Давид живет в музее вместе с семьей. Под солнечным светом он в своей комнате — Трибуне, имитирующей дворик, — возвышается в конце галереи, по сторонам которой стоят его братья, они же — принцы его свиты: четыре фигуры мраморных «узников», словно на глазах вырастающие из мраморных глыб. Может показаться, что Давид пришел расколдовать и освободить их, и после того, как враг падет, мраморные фигуры сойдут с мест. Одна смуглая и кудрявая девушка подвела небольшую компанию к фигуре Атланта — ее любимца — и стала рассказывать, как он ей нравится: он такой сильный, и она думает, что он хочет руками вырвать свое неоконченное лицо из камня, обступившего, подобно туче, его голову … Там же установлены фигура Святого Матфея и еще одно «Оплакивание» — «Палестринская пьета», о которой я вдруг подумала, что она могла бы быть памятником павшему солдату Великой Отечественной войны: мать-сыра земля плачет над сыном и покоит его на своей груди…Или же мать отняла сына у самой земли, чтобы силой любви воскресить его или же вместе с ним уйти в землю. В той же галерее стоит бюст Микеланджело и посматривает исподлобья на гостей.
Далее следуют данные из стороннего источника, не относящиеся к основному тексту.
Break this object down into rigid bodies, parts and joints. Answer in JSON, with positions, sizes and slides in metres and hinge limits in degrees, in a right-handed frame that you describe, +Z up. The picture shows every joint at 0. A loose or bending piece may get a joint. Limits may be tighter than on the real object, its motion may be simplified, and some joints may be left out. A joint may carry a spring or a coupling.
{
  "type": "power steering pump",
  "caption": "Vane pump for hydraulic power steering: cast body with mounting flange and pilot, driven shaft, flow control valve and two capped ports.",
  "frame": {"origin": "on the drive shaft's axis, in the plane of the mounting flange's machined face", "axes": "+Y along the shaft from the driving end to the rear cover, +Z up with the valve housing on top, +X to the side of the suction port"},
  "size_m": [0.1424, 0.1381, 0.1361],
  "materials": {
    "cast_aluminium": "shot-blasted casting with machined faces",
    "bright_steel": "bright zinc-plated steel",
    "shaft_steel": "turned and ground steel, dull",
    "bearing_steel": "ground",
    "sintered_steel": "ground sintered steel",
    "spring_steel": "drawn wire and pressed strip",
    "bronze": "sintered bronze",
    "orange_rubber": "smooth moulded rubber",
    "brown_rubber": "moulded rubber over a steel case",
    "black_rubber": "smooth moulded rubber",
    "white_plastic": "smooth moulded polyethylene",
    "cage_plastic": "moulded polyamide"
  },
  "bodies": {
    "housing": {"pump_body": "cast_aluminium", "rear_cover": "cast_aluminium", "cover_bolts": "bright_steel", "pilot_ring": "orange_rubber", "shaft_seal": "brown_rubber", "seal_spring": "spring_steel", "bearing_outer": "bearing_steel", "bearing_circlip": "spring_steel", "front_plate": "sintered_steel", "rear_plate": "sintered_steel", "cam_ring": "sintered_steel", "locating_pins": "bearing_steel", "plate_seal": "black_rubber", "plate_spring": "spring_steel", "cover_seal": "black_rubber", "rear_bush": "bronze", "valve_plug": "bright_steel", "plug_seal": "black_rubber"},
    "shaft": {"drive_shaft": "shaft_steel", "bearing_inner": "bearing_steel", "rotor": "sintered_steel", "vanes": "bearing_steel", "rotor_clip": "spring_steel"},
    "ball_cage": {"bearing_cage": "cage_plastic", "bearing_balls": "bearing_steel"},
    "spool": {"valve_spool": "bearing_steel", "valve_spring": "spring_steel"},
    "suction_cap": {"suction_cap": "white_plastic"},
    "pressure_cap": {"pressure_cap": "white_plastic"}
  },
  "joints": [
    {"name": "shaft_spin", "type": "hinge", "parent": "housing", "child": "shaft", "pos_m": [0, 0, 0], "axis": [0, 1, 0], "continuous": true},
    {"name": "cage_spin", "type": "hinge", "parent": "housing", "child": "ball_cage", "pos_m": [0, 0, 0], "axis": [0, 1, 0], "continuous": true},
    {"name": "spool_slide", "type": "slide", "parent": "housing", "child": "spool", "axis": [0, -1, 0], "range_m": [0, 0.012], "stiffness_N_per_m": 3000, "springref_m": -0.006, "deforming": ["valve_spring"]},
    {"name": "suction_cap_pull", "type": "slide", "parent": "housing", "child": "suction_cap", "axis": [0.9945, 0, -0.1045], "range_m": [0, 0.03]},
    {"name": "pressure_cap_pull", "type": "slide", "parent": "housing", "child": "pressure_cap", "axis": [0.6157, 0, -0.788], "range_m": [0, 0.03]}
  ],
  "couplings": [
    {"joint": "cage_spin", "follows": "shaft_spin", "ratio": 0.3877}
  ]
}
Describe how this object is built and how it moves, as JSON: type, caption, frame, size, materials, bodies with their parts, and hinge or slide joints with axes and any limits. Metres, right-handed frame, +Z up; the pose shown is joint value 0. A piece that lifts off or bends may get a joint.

Мы обошли всю галерею Академии, осмотрели гипсовые модели и слепки (среди них обнаружились портреты соотечественников, не сразу узнанные, но с радостью встреченные), коллекцию живописи, коллекцию музыкальных инструментов — поменьше, чем в Милане, но здесь можно послушать звучание. И вышли, опять обойдя Давида.
(Визит окончился анекдотом. Некий юноша-турист, видимо, американский, пришедший с группой, сделал моему папе дружеский, но бесцеремонный комплимент насчет летних штанов, которые выглядят «очень по-европейски» и были куплены на рынке в Киеве, а до того их происхождение не прослеживается).


Теперь я думаю, что Давид, тот возлюбленный сын мастера Микеланджело, — это еще и единство настоящего и будущего. Он изображен перед решающим ударом, но его победа уже одержана. И не только потому, что зритель о ней откуда-то знает, а и потому, что его борьба не может иметь иного исхода. Он чувствует это, даже если, может быть, не до конца доверяет предчувствию. «Давид» един со своим отцом, который трудился для победы.